私が錬金釜で作ったいやしの水、それは植物とくに草食動物が食する草に与えて操り水の効果を打ち消すために即効性。ピピンの作り出すいやしの水は、風で拡散させるため濃厚にしていた。

《 シーズル、アッチの壊れたように見せかけた小屋の地下に…… 》
《 ダイバ、回収! 回収! 》
「わかった」
「案内してくれ」

シーズルとダイバは、建物の地下に集められたり回収されずに野ざらしにされた遺体を回収している。死兵とされる前に回収しているためか、死隊の出現が少なくなったことで私たちは前線に出ていない。ただし、ユーグリアの森 こ こ で行われていた実験の処理を報酬付きで頼まれた。その報酬というのが……

《 エミリア、手付かずのダンジョン見つけたよ 》
「じゃあ、数日以内に討伐に行ってこようか」

魔物の間引きを目的兼ねたダンジョンの攻略だった。


「またダンジョンがあったのか」

三日かけて遺体を回収して戻ってきたダイバに、ダンジョンの発見を報告する妖精たち。ダンジョンの記録は以前より消失していて、どこにあるのかが分からない。そこから魔物たちがあふれ出ていると判断されたのだ。
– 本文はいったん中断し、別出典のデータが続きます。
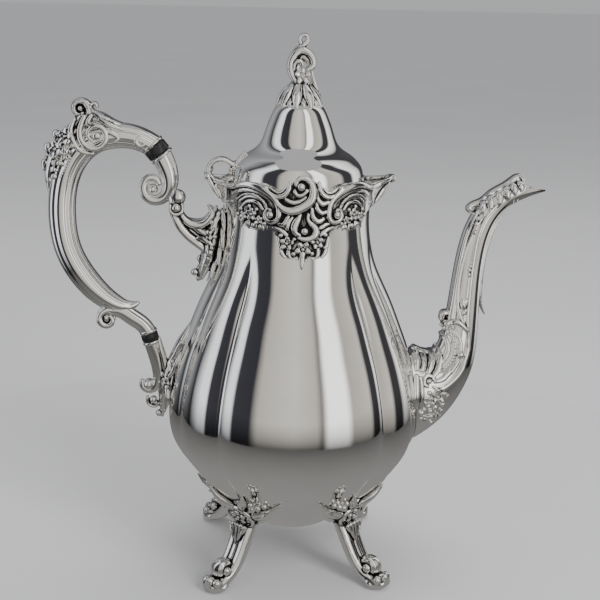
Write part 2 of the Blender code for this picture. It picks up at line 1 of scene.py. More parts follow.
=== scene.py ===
"""The looks of the silver coffee pot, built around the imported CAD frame.

Lengths are in millimetres and become metres when a mesh is made. +X is the spout's side, -X the
handle's, and Z = 0 is the table. Cast ornament is laid out with swept strokes, balls and flowers
that overlap, and each casting is then fused into one skin by a voxel remesh.
"""

from math import asin, atan2, cos, degrees, hypot, pi, radians, sin

import bpy
import numpy as np
from mathutils import Matrix, Vector


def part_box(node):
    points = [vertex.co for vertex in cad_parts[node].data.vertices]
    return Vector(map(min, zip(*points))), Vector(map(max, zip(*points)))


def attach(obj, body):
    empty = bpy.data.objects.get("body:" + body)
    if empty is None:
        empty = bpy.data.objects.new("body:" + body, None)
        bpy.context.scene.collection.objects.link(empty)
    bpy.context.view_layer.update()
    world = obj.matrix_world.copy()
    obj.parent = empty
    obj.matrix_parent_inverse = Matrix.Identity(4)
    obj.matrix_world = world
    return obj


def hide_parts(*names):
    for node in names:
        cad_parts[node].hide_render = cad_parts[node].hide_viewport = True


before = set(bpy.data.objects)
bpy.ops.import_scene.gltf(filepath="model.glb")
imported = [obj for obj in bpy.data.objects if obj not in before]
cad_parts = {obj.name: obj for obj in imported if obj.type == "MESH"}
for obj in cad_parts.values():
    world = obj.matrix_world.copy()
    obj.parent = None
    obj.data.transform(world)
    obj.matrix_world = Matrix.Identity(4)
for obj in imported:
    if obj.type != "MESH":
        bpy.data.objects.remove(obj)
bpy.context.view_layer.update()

MM = 0.001
UP = np.array([0.0, 0.0, 1.0])


# Numbers shared with the CAD design

# (radius, height) down the outside.
BODY_PROFILE = [
    (38.4, 204), (38.1, 193), (39.3, 182), (41.9, 171), (46.6, 160), (52.0, 148.5), (56.8, 136.5),
    (61.2, 125), (65.4, 111), (68.1, 97.5), (68.9, 86), (67.2, 74), (62.3, 64.5), (56.9, 57),
    (51.5, 50), (45.0, 43.3), (37.0, 36), (28.5, 29.2), (19.0, 23.4), (9.0, 20.5), (0, 20.0),
]
NECK_RADIUS, NECK_TOP = BODY_PROFILE[0]
BODY_FOOT = 24               # the body's outward normals are read no lower than this
PANEL_EDGES = (-70, -40, 40, 70, 110, 140, 220, 250, 290)
CREASE_DEPTH = 2.8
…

「ダンジョンが踏破されたら、フィールドを彷徨う魔物たちの巣となる。それがフィールドの魔物を減らす結果に結びつく」
「まずは魔物の間引きをして。……それから森の伐採だ」

廃都はそのまま冒険者たちの町にする予定だ。ダンジョン都市シティの外周部をここに移す案もでたが、外周部に多いのは冒険者だった。ただ、彼らに廃都の管理は任せられない。よって廃都をファウシスから救出された前町長一家に任せようとなった。

「操り水の影響が一番酷く出ていたのは子供たちだ。その子たちもいまは普通の子供と変わらなくなっている。戦争が終わった頃には治療院を退院できるだろう」
「廃都に設置する魔導具はどうするの?」
「魔物よけ、そして犯罪者の排除だな」

王都とダンジョン都市シティは『前科者の入都を禁ずる』という厳しい制限の魔導具が設置されている。罪を償っても許されないものだ。

「実際には正当防衛など、本人による過失ではない者は入れるんだけどな」

冒険者の場合、国や大陸によって変わる規約。それを知らずに罪を犯したパターンが多い。

「そんな冒険者たちに第二の安息地を与えようと思う」

外周部にいる商人はただ商売のためにそこにいるのであって、とくに罪を犯したというわけではなかった。そんな彼らに確認をしたところ、冒険者を相手にしている商売だから一緒に行ってもいい。と半数が答えた。

「いくつもの廃村が残っている。そこも住めるようにすればいい」
「彼らはけっこう強い。侵略者があっても対処はできるだろう」
「今度、魔物の襲撃スタンピードがあっても逃げることはないだろう」
「いまいる冒険者たちもこのまま残るらしいね」

彼らの操り水による影響はすでに解除されている。それによって、いままで無意識に制限されていた戦闘能力が回復された。そして……簡単に操られていたいかりによって自分自身を追い詰めるような鍛錬を開始した。
いま城門の外に出られないのは、失われた戦闘の感触と体力を回復する努力をしているからだった。